- INSTRUCTION
What is the number of lines holding the word "parts"? Give that number alone.

- MATERIAL TO PROCESS
[BEGIN]

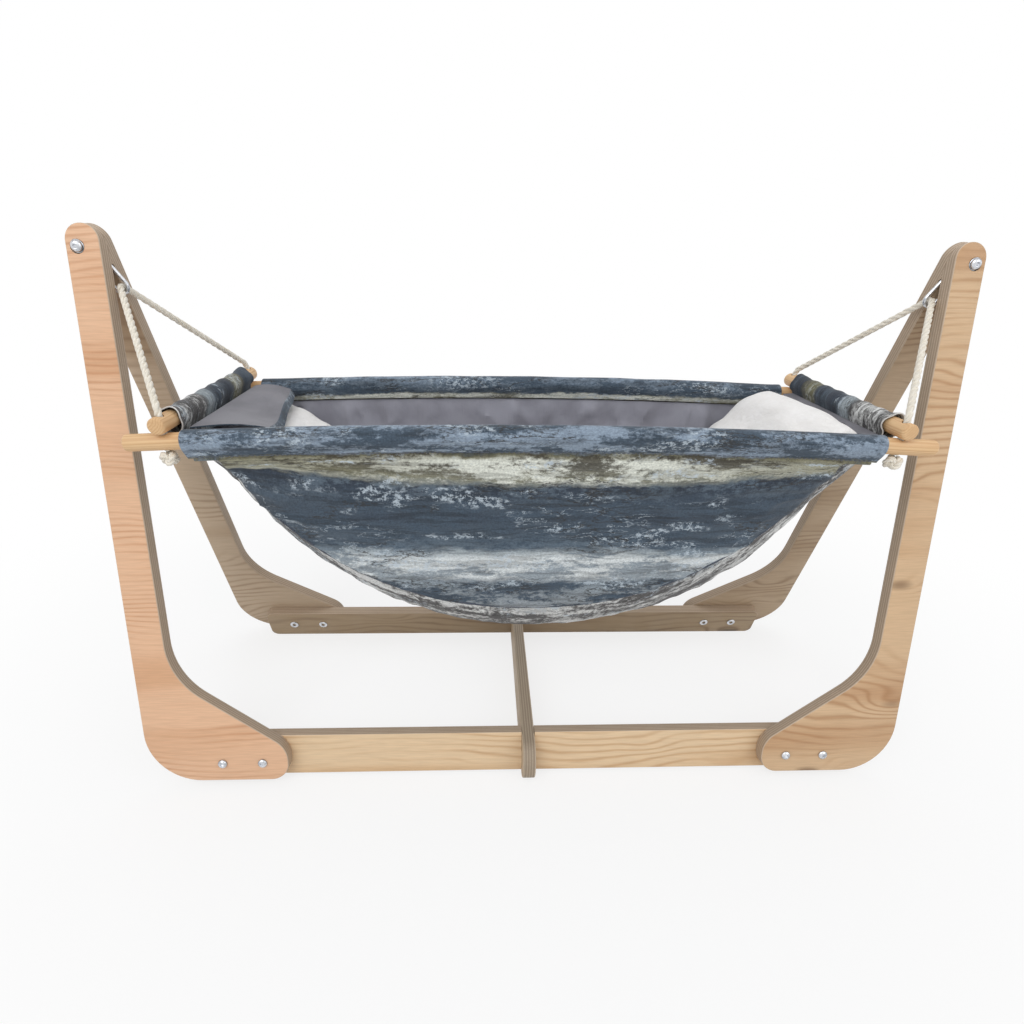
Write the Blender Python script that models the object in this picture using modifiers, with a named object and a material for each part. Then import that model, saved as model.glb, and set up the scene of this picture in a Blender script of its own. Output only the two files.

[END]
[BEGIN]

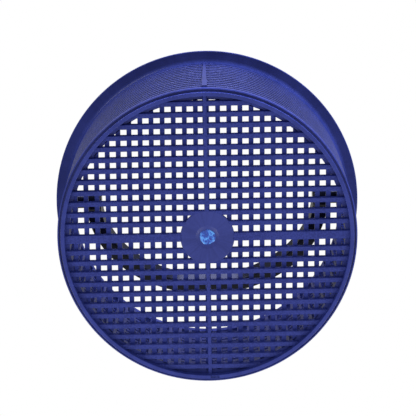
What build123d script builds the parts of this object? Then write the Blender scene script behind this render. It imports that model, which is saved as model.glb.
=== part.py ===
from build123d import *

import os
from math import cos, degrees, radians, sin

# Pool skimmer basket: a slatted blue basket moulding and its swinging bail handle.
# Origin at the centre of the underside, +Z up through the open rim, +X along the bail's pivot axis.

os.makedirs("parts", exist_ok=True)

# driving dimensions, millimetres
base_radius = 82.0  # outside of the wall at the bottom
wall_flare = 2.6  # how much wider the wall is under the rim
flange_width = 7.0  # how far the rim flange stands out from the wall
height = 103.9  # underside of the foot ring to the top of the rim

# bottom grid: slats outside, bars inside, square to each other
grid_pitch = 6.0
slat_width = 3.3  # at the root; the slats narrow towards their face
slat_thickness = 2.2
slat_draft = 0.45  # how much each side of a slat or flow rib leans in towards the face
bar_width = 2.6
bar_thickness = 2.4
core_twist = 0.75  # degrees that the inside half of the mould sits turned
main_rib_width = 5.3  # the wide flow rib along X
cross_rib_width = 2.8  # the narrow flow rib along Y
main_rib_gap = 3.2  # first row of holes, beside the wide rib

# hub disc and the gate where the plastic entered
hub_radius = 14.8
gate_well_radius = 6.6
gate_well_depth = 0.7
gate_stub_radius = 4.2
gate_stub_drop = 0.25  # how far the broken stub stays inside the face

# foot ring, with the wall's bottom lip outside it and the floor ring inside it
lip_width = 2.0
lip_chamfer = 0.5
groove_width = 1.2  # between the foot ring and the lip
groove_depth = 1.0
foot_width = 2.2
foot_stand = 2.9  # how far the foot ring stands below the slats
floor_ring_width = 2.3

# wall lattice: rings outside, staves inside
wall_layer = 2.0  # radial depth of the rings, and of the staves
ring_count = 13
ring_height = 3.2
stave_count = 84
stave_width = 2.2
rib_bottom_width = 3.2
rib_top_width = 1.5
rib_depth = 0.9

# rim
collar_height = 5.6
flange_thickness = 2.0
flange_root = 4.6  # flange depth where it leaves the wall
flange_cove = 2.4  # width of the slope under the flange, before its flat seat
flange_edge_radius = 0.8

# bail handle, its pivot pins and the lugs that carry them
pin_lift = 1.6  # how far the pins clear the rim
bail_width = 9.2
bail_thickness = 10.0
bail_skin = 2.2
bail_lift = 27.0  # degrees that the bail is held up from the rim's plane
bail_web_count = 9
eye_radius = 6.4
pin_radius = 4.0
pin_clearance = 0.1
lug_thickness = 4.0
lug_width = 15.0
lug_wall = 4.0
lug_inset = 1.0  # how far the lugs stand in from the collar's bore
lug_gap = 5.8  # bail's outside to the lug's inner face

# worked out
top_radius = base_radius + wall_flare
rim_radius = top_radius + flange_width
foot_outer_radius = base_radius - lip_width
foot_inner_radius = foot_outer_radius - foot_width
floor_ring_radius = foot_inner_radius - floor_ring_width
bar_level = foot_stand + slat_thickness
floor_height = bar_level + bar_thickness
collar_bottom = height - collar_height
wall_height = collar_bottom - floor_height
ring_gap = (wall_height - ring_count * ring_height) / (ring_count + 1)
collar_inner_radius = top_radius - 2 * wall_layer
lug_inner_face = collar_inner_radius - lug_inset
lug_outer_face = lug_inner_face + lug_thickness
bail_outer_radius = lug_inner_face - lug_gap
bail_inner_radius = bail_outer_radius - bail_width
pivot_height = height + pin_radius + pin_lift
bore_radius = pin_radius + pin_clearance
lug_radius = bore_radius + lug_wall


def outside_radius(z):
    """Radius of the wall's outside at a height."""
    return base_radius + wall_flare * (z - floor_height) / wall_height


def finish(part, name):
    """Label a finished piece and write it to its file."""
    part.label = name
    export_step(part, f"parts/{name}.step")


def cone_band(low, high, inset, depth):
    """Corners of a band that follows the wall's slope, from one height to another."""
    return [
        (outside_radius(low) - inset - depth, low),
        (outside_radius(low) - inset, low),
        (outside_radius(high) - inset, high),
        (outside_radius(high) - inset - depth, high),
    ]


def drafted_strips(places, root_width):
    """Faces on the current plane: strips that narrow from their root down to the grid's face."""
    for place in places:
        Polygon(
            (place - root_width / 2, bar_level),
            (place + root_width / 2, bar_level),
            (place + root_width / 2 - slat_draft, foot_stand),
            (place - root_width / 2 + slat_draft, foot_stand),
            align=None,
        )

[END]

- REPLY TO THE TASK
3